Almost overnight, Haart's Instagram went from a collection of family and fashion shots to an Israel activism page, with posts decrying antisemitism and calling for the release of the hostages, often in collaboration with Jewish organisations, and according to Haart, always at the cost of one opportunity or another.
“I’ve lost tens of thousands of followers, I’ve had jobs cancelled, I’ve had some really nasty things sent to me,” Haart says.
She recalls a particularly disturbing piece of hate mail – if you can call it that – sent to Batsheva: “She once had someone send her a baby carriage, like with the handle and the wheels, but instead of the body of the carriage, it was a mini oven with a Jewish baby inside and it said ‘Jewish baby carriage.’”
But Haart has remained undeterred, spurred by “an overwhelming, intense, deep love for the Jewish people and the state of Israel” to keep speaking out against antisemitism.
“I think our resilience, our humanity in the face of constant evil, is something that everyone should aspire to, and I could not be prouder to be a Jew.”
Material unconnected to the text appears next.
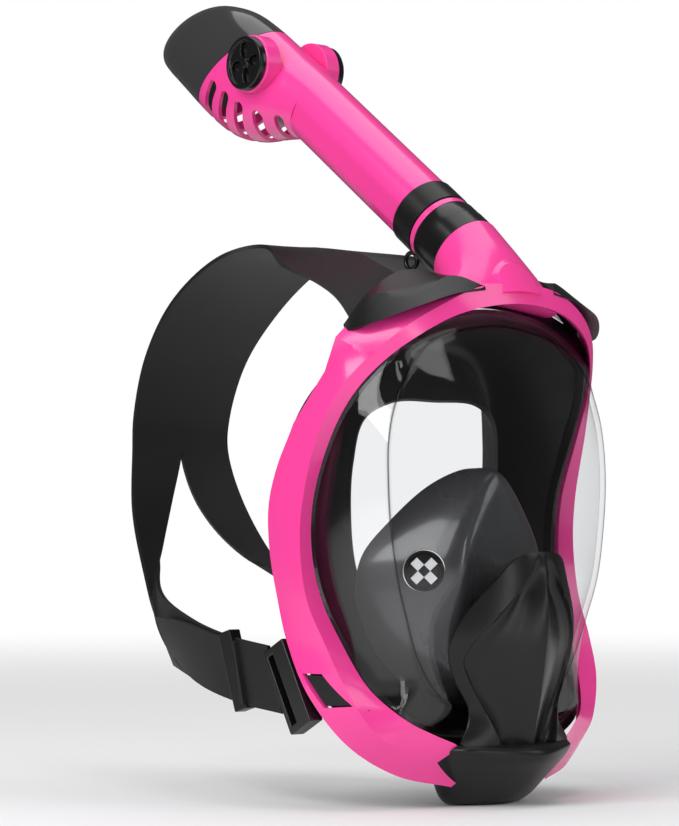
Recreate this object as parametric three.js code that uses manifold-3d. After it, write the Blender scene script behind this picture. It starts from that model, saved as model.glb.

It is no wonder Haart was the face of a popular reality series, that people wanted to hear her insights and watch her go about her day-to-day life. She is captivating, her words fortifying. Leaving Haart’s suite at the lavish Knightsbridge hotel, I ruminate on the bits that affected me the most, sentiments that demand to be printed on a throw pillow or tacked onto a vision board.
Because, although Haart’s life up close appears just as tinselled as the dream world presented in My Unorthodox Life, full of fashion shows, penthouses, 5-star hotels and multimillion-dollar lawsuits, the woman at its centre is the grounding force that continues to draw people in: whip-smart, sincere and utterly unabashed.
And as for her haters, the people who have dropped her for supporting Israel and speaking out against antisemitism?
"F*** them. I don't care,” Haart says. “If you're an enemy of the Jewish people, I don't want to have anything to do with you anyway.”